At the same time, if it is only $1000, I am surprised that you did not get any good-natured no-money-involved offer to try. This is the underworld where people talk about $5000 cables and $3000 phono cartridges as if they are a bargain. If this disputed cable cooker works, even slightly, it would be one of the cheapest things in/around some moderately serious audiophile’s music reproduction system. Where are they? What happened? How many people on this thread have actually seen one? Is it a Nessie in audiophile fog? Talked about, disputed, sworn it was there, but in reality missing in action.

I am not sure how it applies to any theory here, but in food preparation if you freeze something and then cook it, it is cooked. It seems that people, in general, agree that things taste better when they have not been frozen before. Fried ice-cream comes as close as I can think of to this "cryo treatment before cable cooker" procedure. Thankfully, many people like fried ice-cream so there may be something to sticking wires in the refrigerator before cooking them.

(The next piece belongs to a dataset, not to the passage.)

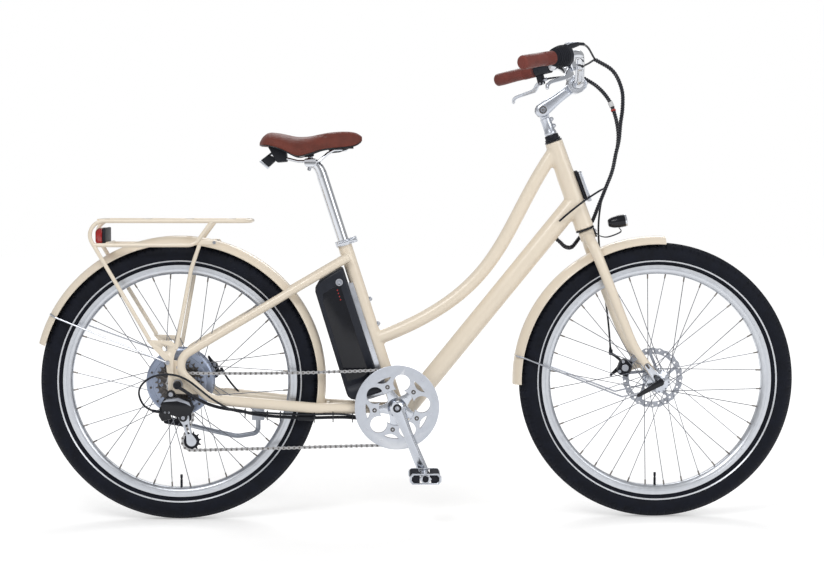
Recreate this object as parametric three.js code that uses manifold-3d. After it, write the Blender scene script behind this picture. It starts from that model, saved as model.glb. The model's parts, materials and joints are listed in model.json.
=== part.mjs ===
// Step-through electric bicycle with a hub motor, rear rack and mudguards
// +X points forward, +Y to the rider's left, +Z up; the origin is on the ground midway between the axles.
// Lengths are in millimetres and angles in degrees.
import * as THREE from 'three';
import { mergeVertices } from 'three/addons/utils/BufferGeometryUtils.js';
import Module from 'manifold-3d';

const wasm = await Module();
wasm.setup();

// Clearances shared by all fits
const seatGap = 0.3;
const runningGap = 0.5;
const overrun = 2;

// Main layout
const wheelbase = 1172;
const rearCentre = 529;
const bracketDrop = 60.5;
const seatAngle = 72.1;
const headAngle = 69.8;
const forkLength = 409;
const forkRake = 39;

// Wheels
const tyreRadius = 340;
const tyreWidth = 60;
const tyreHeight = 54.5;
const treadFlatWidth = 24;
const rimOuterRadius = tyreRadius - tyreHeight;
const rimDepth = 23;
const rimWidth = 30;
const rimWall = 2;
const rimWellDepth = 9.5;
const rimWallDepth = 15.5;
const rimInnerRadius = rimOuterRadius - rimDepth;
const rimWellRadius = rimOuterRadius - rimWellDepth;
const rimShoulderRadius = rimOuterRadius - rimWallDepth;
const wheelFacets = 32;
const spokeCount = 36;
const spokeRadius = 0.9;
const hubFlangeThickness = 4;
const valveRadius = 3;
const valveLength = 32;
const frontHubWidth = 100;
const frontFlangeRadius = 29;
const frontFlangePlaces = [-35, 25];
const frontHubBodyRadius = 15;
const frontAxleRadius = 4.5;
const frontCrossings = 3;
const axleLeverLength = 62;
const axleLeverTurn = 210;
const rearHubWidth = 135;
const rearAxleRadius = 6;
const motorRadius = 82;
const motorWidth = 56;
const motorEdge = 6;
const motorCoverRadius = 66;
const motorBossRadius = 22;
const motorCrossings = 1;

// Brake rotors and calipers
const rotorRadius = 76;
const rotorWave = 2.4;
const rotorInnerRadius = 62;
const rotorHubRadius = 24;
const rotorArmWidth = 9;
const rotorSweep = 24;
const rotorThickness = 1.8;
const rotorArms = 5;
const rotorHoles = 8;
const rotorHoleRadius = 3.2;
const frontRotorPlace = 41;
const rearRotorPlace = 49;
const caliperSlot = 3.2;
const caliperInboard = 13;
const caliperOutboard = 14;
const caliperLength = 40;
const caliperReach = 30;
const caliperPinRadius = 4;
const frontCaliperTurn = 160;
const rearCaliperTurn = 16;
const caliperTabDepth = 4.5;
const frontTabShares = [[1.55, -0.5], [1.78, -0.5], [1.78, 0.5], [1.53, 0.5], [1.3, 0], [0.88, -0.3],
  [0.75, -0.55], [1.4, -0.92]];
const rearTabShares = [[1.55, 0.5], [1.78, 0.5], [1.78, -1.12], [1.5, -1.3], [0.95, -0.35], [1.25, -0.12]];
const brakeArmPivot = 81;
const brakeArmLength = 34;
const frontArmLean = 60;
const rearArmLean = 100;
const brakeArmWidth = 11;
const brakeArmThickness = 4;

// Frame tubes
const headTubeLength = 235;
const headTubeRadius = 22;
const headSleeveRadius = 23.6;
const headSleeveLength = 148;
const headBoreRadius = 17;
const headsetHeight = 4;
const steererRadius = 14;
const topTubeRadius = 17;
const topTubeSeatJoint = 170;
const topTubeHeadJoint = 22;
const topTubeSeatAngle = 20.2;
const topTubeHeadAngle = 54.9;
const topTubeSeatReach = 348;
const topTubeHeadReach = 242;
const downTubeRadius = 24;
const downTubeHeadJoint = 75;
const downTubeOffset = 24.3;
const downTubeTail = 12;
const seatTubeLength = 425;
const seatTubeRadius = 17.45;
const seatpostRadius = 13.6;
const shellRadius = 20.5;
const shellWidth = 73;
const shellBoreRadius = 17;
const chainstayRadius = 13.5;
const yokeRadius = 11;
const yokeLength = 100;
const chainstayHalfSpanShell = 24;
const chainstayHalfSpanYoke = 30.5;
const chainstayHalfSpanTyre = 48;
const chainstayShellDrop = 8;
const chainstayTyreGap = 8;
const chainstayTyreRise = 2;
const stayRadius = 11;
const stayHalfSpanTop = 25;
const stayHalfSpanFender = 48;
const stayHalfSpanRear = 78;
const stayTopJoint = 384;
const stayBendBehindSeat = 95;
const stayElbowBack = 17;
const stayElbowUp = 52;
const stayElbowRadius = 38;
const stayLowerForward = 77;
const stayLowerDrop = 36;
const stayLowerRadius = 60;
const bridgeRadius = 7;
const dropoutThickness = 6;
const dropoutReach = 24;
const bossRadius = 5;
const bossLength = 7;
const bossHeights = [205, 269];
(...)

The fabulous system I was invited to participate in at the Tuscany Hotel in Vegas in 2002 used the Cable Cooker to burn in all the high end cabling just prior to the show. Now, whether that was responsible for the system getting Best of Show is anybody’s guess but it probably didn’t hurt. 🤡 Know what I mean Jelly Bean?
geoffkait,

Have you seen the actual machine, or you were told it had been done?